HKBU professors tackle cybermobbing and molecular design with real-world impact
Digital safety and precise molecule-building: two HKBU researchers are changing how we live and heal.
Christy Cheung, chair professor in information systems at HKBU’s School of Business, focuses on harmful online behaviors like cybermobbing—collective digital intimidation. Her research, honored on Stanford's 2025 World’s Top 2% Scientists list, goes beyond diagnosis to prevention and intervention. She aims to reimagine digital design to foster empathy, consent, and accountability, contributing to UN Sustainable Development Goals on responsible digital citizenship. Cheung also earned the Asia Women Tech Leaders Award 2025.
Professor Wang Jun, from HKBU’s Department of Chemistry, tackles inefficiency in chemical processes—slow, wasteful, and poorly selective reactions. Her lab works on modular molecular editing to build next-generation ligands, high-precision medicines, and high-performance materials. As an RGC Senior Research Fellow, she applies computational and data-driven innovation to develop precise molecular tools. Her work extends impact across pharmaceuticals, agrochemicals, materials science, and environmental tech.
- Christy Cheung (HKBU) researches cybermobbing and digital wellness, aiming to embed safety and empathy into platform design.
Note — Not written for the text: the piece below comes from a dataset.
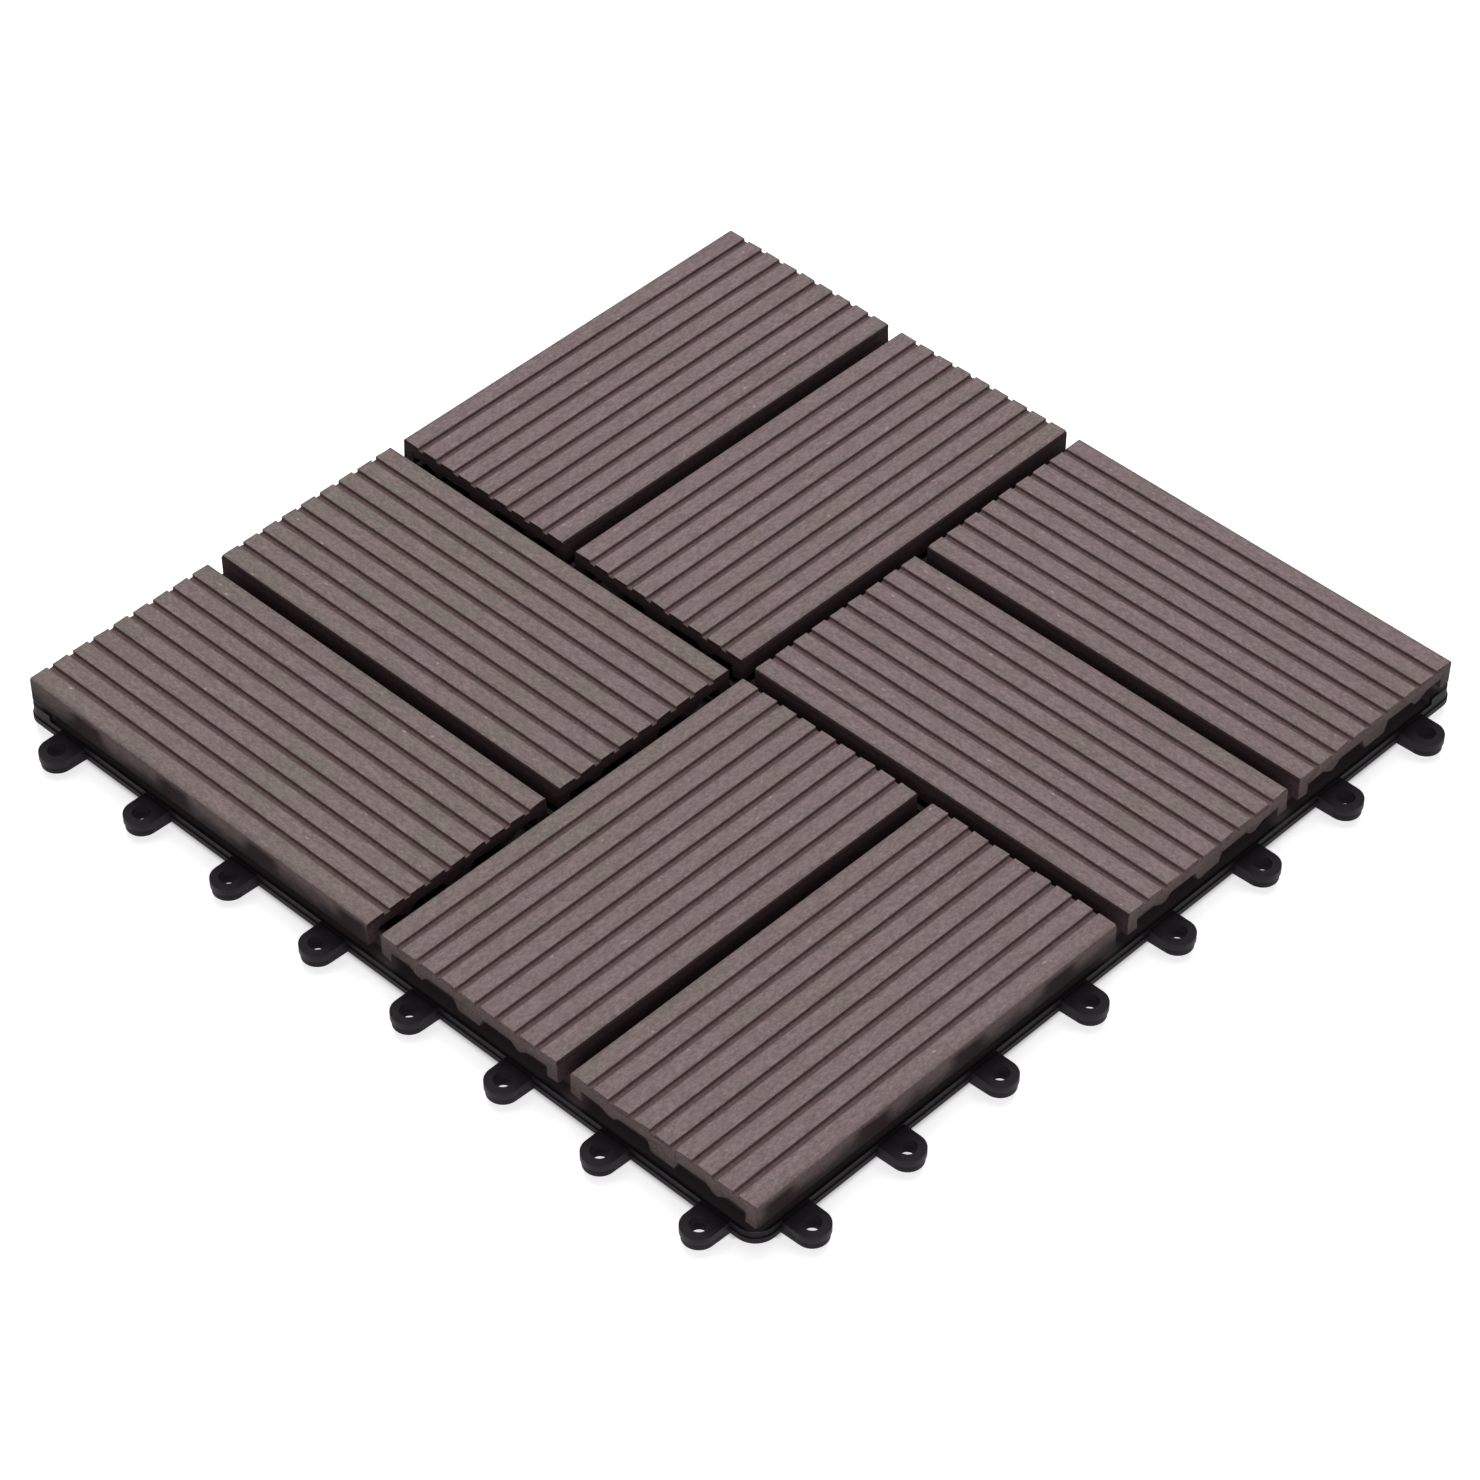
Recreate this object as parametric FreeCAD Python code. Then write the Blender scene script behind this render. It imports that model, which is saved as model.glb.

- Wang Jun develops modular molecular editing for more efficient, selective chemical reactions, advancing drug development and sustainable materials.
- Both are RGC Senior Research Fellows; Cheung was named one of Asia's 50 most influential women in tech in 2025 and listed in Stanford's top 2% scientists.
Why It Matters
This research directly improves digital safety for billions and accelerates creation of cleaner, cheaper medicines and materials.